L’art. 14 f) del Reg. CE n. 1069/2009, in relazione allo smaltimento e uso dei materiali inclusi nella categoria 3, stabilisce che detti materiali possono essere compostati o trasformati in biogas.
La qualificazione come sottoprodotto esclude pertanto che l’idrobios possa essere assimilato ai rifiuti.

Di particolare interesse per le critiche che l’argomento ha suscitato risulta una ulteriore questione che i ricorrenti pongono, ossia, se il carniccio vada qualificato come rifiuto quando la materia animale sia inquinata dai prodotti utilizzati nelle operazioni di concia (ad esempio il solfato basico di cromo).

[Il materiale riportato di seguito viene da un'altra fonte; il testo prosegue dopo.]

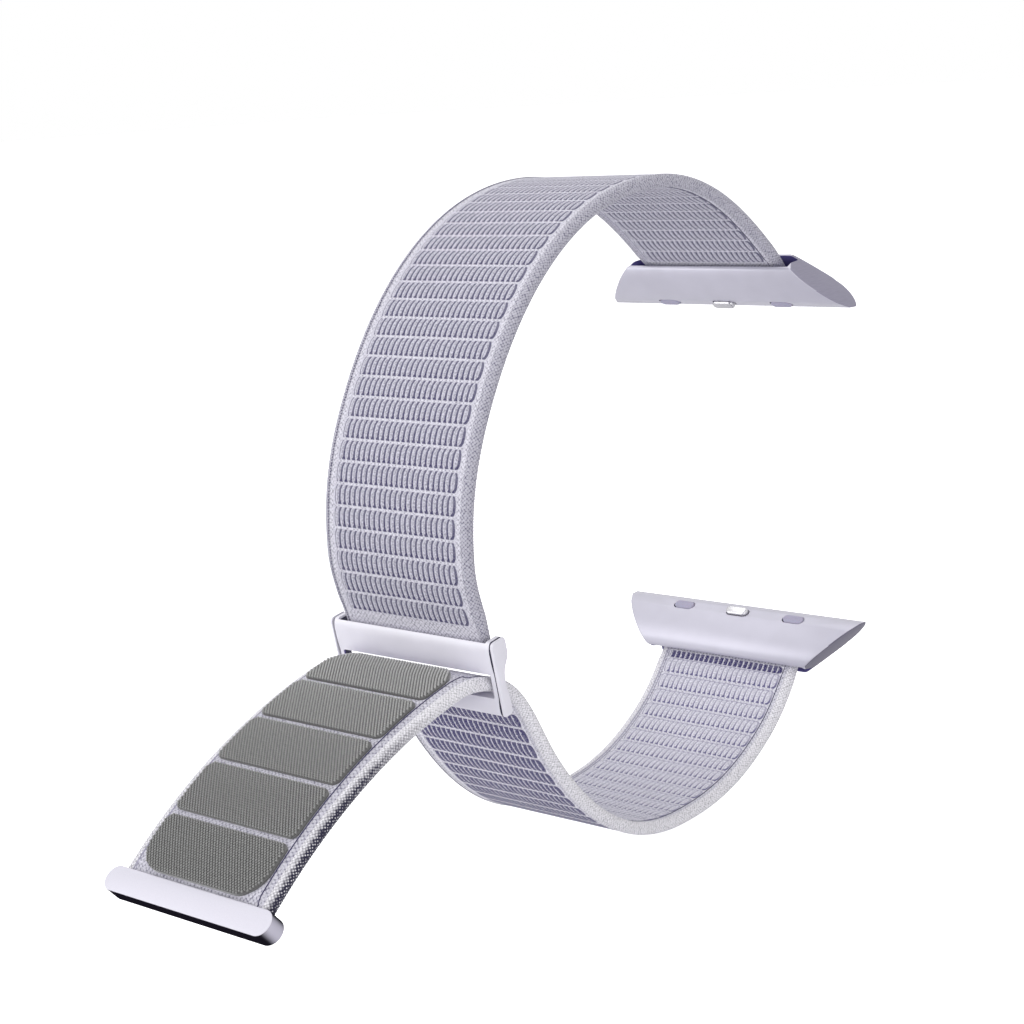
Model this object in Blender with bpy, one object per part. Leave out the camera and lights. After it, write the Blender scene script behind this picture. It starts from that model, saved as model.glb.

In proposito, il TAR osserva che la natura di sottoprodotto deriva, oltre che dalla diretta qualificazione comunitaria, anche dal fatto che l’idrobios è commercializzato come fertilizzante e dunque non è una sostanza di cui il produttore voglia disfarsi, ai sensi di quanto previsto dagli articoli 184-bis e 184-ter comma 1b del d.lgs. n. 152/2006. Nella preparazione dell’idrobios come fertilizzante devono poi essere rispettate precise norme tecniche. Inoltre, la possibilità che venga commercializzato idrobios contenente inquinanti non può essere esclusa, ma il principio di precauzione deve essere temperato dal principio di proporzionalità. Nel caso esaminato Sezione Brescia ha quindi concluso che, alla luce di quanto sopra, non si possa estendere direttamente la disciplina del trattamento dei rifiuti, ma che le prescrizioni allegate all’autorizzazione dell’impianto e i controlli nel corso dell’esercizio debbano applicare i medesimi limiti di emissione previsti per i rifiuti, in relazione agli inquinanti che si presume possano essere presenti nell’idrobios.

La pronuncia, con le sue luci ed ombre, è destinata a far discutere. Non resta che attendere se gli ulteriori sviluppi della giurisprudenza amministrativa e civile si collocheranno all’interno di questo orientamento.